• Exercise instructions:
Start at the line containing "for name, shape", stop at the line containing "bpy.data.objects.remove(obj)", and set down every line in that stretch exactly as written, and nothing else.

• Data for processing:
········

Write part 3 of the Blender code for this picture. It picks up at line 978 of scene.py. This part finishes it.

········

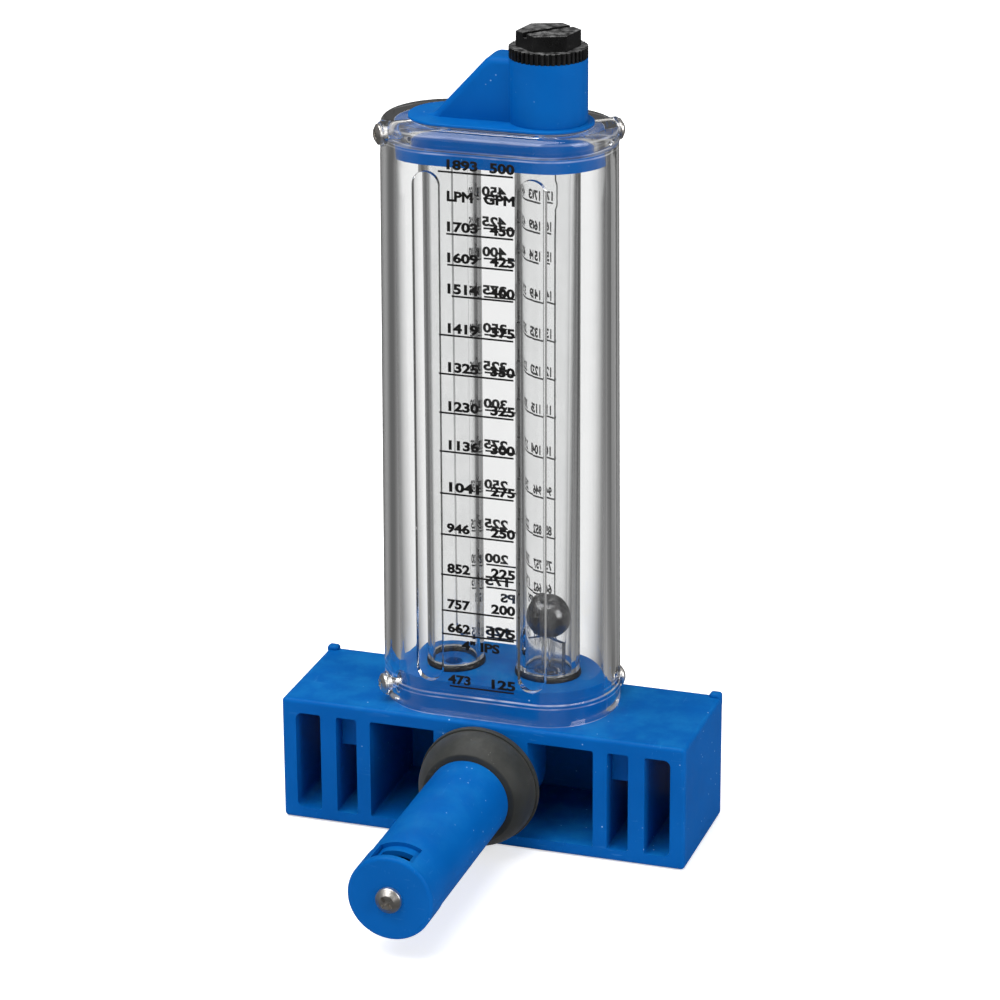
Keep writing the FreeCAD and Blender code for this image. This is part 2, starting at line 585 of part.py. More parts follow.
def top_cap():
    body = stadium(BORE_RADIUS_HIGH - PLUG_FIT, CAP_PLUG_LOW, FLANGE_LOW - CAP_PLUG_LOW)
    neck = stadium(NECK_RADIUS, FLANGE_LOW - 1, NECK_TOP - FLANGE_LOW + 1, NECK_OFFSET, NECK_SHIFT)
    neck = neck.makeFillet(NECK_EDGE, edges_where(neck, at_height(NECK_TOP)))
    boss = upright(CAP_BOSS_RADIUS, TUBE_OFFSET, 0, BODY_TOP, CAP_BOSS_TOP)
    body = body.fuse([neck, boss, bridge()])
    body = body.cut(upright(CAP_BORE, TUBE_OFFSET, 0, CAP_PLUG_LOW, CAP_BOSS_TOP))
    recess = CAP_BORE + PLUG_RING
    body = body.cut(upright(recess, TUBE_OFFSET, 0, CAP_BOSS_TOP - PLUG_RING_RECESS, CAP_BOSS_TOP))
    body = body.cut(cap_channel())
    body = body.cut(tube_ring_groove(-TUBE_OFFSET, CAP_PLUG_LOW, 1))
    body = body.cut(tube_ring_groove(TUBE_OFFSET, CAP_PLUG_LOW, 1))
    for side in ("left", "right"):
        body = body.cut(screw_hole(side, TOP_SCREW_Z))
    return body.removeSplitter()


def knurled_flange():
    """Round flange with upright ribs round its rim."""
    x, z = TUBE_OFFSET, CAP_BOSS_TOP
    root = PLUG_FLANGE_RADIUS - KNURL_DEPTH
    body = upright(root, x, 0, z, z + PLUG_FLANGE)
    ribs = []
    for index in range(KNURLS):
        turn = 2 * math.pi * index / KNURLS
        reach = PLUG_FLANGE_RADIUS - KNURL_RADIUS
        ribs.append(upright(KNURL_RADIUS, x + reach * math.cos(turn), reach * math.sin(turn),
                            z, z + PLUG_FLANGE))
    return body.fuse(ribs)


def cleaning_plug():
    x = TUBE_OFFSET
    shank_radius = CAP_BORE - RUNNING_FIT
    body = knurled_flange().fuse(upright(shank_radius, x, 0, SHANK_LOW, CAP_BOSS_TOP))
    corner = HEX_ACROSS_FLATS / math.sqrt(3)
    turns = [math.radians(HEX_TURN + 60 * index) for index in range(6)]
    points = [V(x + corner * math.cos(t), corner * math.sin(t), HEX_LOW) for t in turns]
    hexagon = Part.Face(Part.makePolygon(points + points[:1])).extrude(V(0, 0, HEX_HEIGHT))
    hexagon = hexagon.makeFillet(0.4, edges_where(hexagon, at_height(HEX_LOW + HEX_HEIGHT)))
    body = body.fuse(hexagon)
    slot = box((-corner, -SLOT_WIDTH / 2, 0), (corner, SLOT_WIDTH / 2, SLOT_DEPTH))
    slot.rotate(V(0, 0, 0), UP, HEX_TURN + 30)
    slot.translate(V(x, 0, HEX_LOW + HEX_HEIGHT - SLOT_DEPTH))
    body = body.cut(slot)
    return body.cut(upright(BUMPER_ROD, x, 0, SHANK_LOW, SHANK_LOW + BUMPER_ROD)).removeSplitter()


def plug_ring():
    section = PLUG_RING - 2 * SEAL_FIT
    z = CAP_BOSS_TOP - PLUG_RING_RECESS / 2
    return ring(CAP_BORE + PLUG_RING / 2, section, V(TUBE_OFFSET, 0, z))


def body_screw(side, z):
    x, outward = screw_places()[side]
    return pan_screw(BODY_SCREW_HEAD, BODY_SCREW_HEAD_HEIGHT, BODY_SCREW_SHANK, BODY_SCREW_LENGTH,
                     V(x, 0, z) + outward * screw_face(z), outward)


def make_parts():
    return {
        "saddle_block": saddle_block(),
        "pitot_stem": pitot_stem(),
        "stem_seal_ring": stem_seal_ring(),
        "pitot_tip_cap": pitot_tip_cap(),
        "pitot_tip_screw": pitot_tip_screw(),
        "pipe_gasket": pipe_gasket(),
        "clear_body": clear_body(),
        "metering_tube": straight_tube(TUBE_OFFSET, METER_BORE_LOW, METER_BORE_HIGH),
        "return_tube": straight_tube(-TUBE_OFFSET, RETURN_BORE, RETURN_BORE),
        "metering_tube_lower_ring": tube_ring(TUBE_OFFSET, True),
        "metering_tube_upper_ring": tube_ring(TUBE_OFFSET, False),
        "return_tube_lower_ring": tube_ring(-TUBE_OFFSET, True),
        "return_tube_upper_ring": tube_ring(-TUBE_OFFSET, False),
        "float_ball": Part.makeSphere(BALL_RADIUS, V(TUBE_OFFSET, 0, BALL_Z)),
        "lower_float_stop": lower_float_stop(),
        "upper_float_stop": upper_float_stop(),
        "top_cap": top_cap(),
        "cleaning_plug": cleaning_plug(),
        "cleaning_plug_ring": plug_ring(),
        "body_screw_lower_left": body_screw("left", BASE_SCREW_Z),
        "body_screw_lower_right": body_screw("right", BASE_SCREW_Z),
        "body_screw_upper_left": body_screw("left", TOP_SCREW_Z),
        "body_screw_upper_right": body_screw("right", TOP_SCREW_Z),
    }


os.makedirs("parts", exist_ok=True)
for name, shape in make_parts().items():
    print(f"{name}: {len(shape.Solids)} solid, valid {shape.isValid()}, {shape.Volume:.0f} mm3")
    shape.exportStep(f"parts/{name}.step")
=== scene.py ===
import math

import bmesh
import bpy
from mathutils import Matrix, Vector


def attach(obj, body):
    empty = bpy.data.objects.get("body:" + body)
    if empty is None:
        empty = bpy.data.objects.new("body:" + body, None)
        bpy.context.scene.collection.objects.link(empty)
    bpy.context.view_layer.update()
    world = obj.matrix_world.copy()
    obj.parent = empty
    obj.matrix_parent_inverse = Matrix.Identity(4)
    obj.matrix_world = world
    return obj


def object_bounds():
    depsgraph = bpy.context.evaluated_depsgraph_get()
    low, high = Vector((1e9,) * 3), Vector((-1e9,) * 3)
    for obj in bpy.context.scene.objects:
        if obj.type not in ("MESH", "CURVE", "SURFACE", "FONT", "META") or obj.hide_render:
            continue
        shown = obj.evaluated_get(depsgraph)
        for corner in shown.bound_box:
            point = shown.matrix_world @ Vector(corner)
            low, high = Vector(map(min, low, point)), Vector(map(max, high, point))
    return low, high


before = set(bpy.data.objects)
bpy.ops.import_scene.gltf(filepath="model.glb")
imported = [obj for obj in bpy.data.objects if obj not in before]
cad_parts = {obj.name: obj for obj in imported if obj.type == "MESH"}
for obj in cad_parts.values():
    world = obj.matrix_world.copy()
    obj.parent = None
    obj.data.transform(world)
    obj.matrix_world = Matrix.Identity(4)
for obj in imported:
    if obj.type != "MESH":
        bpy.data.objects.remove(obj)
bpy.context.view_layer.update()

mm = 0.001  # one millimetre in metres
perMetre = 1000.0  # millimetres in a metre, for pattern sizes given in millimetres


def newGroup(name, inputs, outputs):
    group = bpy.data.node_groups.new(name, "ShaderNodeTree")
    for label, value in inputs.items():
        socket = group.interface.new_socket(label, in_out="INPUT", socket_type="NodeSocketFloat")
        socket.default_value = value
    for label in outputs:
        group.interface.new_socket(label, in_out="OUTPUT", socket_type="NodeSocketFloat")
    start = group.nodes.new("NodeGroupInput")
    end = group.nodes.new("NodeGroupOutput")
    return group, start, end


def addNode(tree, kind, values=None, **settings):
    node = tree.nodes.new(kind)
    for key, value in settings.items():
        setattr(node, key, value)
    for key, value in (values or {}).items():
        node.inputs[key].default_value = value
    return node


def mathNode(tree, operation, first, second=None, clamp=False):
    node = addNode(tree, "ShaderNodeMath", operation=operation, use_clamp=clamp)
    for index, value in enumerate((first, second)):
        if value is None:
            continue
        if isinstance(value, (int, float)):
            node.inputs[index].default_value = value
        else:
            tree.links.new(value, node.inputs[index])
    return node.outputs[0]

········

• Exercise output:
for name, shape in make_parts().items():
    print(f"{name}: {len(shape.Solids)} solid, valid {shape.isValid()}, {shape.Volume:.0f} mm3")
    shape.exportStep(f"parts/{name}.step")
=== scene.py ===
import math

import bmesh
import bpy
from mathutils import Matrix, Vector


def attach(obj, body):
    empty = bpy.data.objects.get("body:" + body)
    if empty is None:
        empty = bpy.data.objects.new("body:" + body, None)
        bpy.context.scene.collection.objects.link(empty)
    bpy.context.view_layer.update()
    world = obj.matrix_world.copy()
    obj.parent = empty
    obj.matrix_parent_inverse = Matrix.Identity(4)
    obj.matrix_world = world
    return obj


def object_bounds():
    depsgraph = bpy.context.evaluated_depsgraph_get()
    low, high = Vector((1e9,) * 3), Vector((-1e9,) * 3)
    for obj in bpy.context.scene.objects:
        if obj.type not in ("MESH", "CURVE", "SURFACE", "FONT", "META") or obj.hide_render:
            continue
        shown = obj.evaluated_get(depsgraph)
        for corner in shown.bound_box:
            point = shown.matrix_world @ Vector(corner)
            low, high = Vector(map(min, low, point)), Vector(map(max, high, point))
    return low, high


before = set(bpy.data.objects)
bpy.ops.import_scene.gltf(filepath="model.glb")
imported = [obj for obj in bpy.data.objects if obj not in before]
cad_parts = {obj.name: obj for obj in imported if obj.type == "MESH"}
for obj in cad_parts.values():
    world = obj.matrix_world.copy()
    obj.parent = None
    obj.data.transform(world)
    obj.matrix_world = Matrix.Identity(4)
for obj in imported:
    if obj.type != "MESH":
        bpy.data.objects.remove(obj)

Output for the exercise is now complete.